Available data >>
- - - -
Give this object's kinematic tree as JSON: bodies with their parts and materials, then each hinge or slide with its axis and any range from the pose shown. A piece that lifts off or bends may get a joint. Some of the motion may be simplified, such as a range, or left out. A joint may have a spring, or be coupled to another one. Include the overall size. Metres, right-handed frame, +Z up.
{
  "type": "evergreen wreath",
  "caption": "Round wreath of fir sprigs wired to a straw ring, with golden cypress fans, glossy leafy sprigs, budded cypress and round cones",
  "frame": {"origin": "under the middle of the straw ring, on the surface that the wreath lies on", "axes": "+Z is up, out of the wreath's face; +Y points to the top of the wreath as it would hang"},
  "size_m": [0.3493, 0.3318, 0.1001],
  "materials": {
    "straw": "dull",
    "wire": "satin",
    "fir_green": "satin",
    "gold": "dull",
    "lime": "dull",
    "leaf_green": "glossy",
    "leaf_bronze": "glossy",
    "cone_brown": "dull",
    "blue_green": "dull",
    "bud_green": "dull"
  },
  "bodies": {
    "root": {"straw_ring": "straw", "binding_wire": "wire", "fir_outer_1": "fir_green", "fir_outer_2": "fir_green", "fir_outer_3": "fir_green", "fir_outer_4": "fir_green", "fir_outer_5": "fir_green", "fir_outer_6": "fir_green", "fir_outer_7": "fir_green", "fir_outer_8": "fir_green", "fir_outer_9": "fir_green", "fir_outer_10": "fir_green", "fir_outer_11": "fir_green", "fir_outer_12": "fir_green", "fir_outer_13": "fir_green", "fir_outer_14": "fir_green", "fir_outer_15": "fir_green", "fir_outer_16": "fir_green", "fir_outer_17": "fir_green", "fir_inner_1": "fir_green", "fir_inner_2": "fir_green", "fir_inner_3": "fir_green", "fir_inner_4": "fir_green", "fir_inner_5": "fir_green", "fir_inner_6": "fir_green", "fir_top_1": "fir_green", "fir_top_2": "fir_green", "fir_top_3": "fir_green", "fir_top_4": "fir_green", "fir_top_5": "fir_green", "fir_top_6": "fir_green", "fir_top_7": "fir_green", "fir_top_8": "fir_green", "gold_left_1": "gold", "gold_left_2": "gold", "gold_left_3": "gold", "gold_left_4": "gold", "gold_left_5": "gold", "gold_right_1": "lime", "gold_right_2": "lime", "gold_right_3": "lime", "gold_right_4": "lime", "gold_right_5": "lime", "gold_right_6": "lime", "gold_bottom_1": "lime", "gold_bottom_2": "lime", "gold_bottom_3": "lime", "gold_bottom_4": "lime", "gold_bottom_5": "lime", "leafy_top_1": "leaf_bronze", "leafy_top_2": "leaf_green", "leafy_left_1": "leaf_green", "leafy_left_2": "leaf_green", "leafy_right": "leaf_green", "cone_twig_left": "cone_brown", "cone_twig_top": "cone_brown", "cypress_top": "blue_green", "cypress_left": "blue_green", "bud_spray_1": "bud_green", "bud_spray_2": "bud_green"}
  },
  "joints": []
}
- - - -
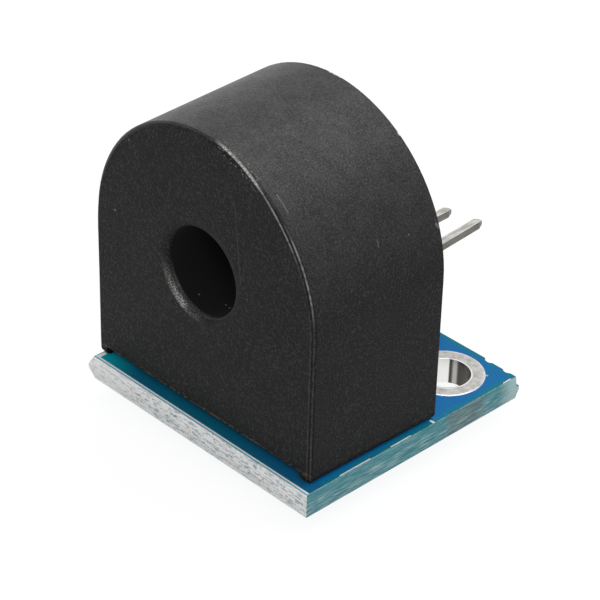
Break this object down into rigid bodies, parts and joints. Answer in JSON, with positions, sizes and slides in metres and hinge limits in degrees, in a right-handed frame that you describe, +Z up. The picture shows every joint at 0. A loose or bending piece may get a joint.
- - - -
Identify every line where the string "materials" appears.

Result of this exercise >>
Give this object's kinematic tree as JSON: bodies with their parts and materials, then each hinge or slide with its axis and any range from the pose shown. A piece that lifts off or bends may get a joint. Some of the motion may be simplified, such as a range, or left out. A joint may have a spring, or be coupled to another one. Include the overall size. Metres, right-handed frame, +Z up.
  "materials": {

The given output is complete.